• _Task statement_: Read the material below and tally how many lines hold the word "code", giving the number and nothing else.

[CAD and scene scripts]
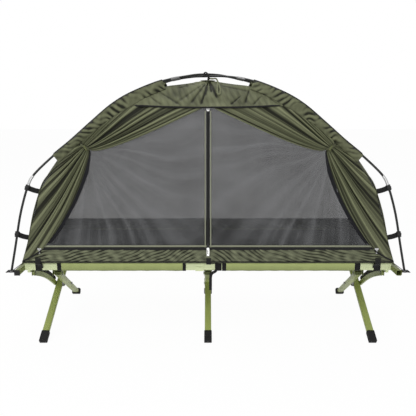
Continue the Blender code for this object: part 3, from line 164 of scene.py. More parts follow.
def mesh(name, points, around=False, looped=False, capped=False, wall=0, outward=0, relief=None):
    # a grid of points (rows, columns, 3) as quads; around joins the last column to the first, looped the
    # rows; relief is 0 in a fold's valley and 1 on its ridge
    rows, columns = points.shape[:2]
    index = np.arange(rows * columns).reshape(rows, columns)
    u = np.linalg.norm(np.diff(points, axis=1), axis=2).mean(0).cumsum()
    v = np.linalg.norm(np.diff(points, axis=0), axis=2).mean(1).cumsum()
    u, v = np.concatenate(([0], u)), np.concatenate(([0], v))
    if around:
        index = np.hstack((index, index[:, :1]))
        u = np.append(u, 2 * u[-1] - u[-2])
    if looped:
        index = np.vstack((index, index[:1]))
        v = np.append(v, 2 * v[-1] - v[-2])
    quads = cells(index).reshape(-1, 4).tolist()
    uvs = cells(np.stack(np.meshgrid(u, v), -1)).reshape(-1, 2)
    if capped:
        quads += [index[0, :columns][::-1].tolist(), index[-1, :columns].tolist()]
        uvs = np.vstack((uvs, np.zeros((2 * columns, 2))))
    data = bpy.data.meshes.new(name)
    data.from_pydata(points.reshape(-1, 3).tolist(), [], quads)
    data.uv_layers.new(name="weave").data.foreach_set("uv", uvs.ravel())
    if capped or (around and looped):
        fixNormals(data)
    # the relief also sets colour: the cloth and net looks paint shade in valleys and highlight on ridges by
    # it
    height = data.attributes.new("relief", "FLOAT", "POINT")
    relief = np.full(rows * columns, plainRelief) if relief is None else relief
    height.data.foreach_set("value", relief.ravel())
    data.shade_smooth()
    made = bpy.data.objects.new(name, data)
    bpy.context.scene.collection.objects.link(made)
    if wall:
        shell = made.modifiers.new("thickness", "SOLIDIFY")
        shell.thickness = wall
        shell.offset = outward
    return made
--
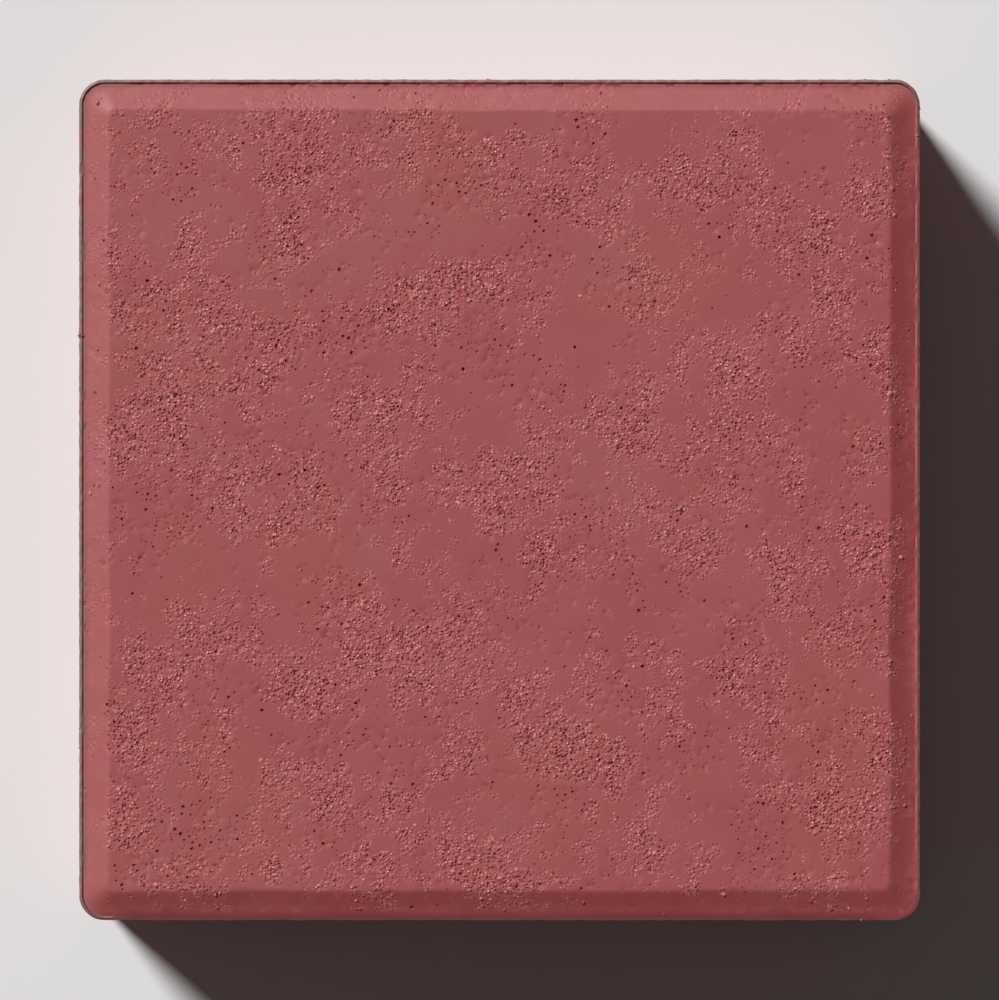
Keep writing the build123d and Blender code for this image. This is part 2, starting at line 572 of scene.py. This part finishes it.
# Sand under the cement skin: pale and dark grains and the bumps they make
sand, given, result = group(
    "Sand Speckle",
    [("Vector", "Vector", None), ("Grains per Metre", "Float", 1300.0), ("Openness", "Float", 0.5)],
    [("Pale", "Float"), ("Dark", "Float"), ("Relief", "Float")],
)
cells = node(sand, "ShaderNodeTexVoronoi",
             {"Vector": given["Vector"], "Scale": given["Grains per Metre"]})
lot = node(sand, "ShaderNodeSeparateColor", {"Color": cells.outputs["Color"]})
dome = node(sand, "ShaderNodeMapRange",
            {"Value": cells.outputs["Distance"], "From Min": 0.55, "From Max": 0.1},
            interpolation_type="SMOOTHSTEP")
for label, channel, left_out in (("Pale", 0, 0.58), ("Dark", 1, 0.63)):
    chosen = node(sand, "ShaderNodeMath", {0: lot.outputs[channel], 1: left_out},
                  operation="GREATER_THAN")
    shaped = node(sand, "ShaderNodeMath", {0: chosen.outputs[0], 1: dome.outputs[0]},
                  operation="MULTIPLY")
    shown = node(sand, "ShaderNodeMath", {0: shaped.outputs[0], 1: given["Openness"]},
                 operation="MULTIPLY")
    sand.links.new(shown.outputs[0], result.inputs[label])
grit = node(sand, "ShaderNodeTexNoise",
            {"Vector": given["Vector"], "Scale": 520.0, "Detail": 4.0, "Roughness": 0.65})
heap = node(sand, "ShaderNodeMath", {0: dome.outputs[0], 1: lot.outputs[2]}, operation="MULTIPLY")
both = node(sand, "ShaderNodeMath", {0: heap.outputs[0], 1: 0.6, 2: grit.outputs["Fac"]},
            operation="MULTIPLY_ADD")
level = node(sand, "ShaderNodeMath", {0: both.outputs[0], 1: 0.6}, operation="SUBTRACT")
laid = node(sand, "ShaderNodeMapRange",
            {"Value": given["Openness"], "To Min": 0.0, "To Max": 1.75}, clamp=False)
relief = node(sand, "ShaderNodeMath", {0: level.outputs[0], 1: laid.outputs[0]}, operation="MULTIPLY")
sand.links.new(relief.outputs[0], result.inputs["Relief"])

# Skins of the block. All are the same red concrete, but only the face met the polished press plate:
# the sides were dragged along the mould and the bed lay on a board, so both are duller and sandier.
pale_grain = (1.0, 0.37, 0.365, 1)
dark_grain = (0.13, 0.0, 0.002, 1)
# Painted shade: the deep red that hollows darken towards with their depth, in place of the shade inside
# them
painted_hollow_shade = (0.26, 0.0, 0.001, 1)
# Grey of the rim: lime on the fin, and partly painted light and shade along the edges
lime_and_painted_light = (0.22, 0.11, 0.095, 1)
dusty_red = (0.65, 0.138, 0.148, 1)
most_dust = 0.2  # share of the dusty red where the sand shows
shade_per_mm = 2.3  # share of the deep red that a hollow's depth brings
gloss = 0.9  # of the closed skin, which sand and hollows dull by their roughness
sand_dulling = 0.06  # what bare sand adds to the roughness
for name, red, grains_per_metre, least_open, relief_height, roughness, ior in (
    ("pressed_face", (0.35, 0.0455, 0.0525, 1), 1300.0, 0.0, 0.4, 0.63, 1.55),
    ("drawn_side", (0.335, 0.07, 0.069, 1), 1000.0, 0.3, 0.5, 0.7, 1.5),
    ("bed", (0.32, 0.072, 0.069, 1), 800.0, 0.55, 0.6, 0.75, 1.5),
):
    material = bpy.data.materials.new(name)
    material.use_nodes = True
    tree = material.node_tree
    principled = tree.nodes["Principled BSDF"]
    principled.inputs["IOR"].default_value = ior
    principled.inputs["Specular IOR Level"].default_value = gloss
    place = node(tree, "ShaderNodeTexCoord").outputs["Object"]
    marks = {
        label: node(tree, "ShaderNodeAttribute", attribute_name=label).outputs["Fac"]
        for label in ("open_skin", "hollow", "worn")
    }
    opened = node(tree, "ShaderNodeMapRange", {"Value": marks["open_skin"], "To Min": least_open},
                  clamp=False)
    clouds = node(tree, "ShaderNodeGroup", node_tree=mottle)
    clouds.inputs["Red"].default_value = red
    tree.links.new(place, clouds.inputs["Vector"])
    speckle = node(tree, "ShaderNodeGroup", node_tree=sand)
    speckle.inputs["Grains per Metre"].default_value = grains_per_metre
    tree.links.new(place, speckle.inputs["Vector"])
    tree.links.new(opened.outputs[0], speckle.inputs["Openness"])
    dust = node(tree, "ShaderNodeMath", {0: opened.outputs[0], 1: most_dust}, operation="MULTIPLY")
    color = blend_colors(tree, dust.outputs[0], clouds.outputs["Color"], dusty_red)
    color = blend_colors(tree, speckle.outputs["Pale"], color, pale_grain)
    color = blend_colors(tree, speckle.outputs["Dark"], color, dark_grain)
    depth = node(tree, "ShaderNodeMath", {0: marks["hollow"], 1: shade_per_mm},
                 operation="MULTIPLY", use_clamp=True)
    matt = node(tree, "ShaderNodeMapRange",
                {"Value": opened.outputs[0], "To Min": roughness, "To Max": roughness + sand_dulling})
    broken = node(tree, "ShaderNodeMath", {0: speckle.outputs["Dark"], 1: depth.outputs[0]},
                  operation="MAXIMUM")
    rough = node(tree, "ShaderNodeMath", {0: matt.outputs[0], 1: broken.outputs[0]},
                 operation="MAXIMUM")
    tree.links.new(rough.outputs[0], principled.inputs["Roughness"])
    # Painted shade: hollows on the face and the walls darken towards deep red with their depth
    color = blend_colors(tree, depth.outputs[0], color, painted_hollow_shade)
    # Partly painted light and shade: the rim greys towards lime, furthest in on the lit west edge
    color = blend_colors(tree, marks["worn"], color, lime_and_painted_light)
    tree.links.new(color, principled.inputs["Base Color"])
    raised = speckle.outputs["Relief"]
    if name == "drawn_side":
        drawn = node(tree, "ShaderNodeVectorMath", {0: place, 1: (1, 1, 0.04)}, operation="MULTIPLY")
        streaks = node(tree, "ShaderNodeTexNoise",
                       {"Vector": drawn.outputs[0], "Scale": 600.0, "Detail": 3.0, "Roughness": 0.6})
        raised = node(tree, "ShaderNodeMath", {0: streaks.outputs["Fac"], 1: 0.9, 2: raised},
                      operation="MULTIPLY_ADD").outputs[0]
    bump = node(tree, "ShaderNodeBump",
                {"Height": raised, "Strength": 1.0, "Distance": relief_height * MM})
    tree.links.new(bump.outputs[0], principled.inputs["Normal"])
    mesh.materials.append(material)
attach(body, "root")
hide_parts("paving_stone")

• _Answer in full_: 2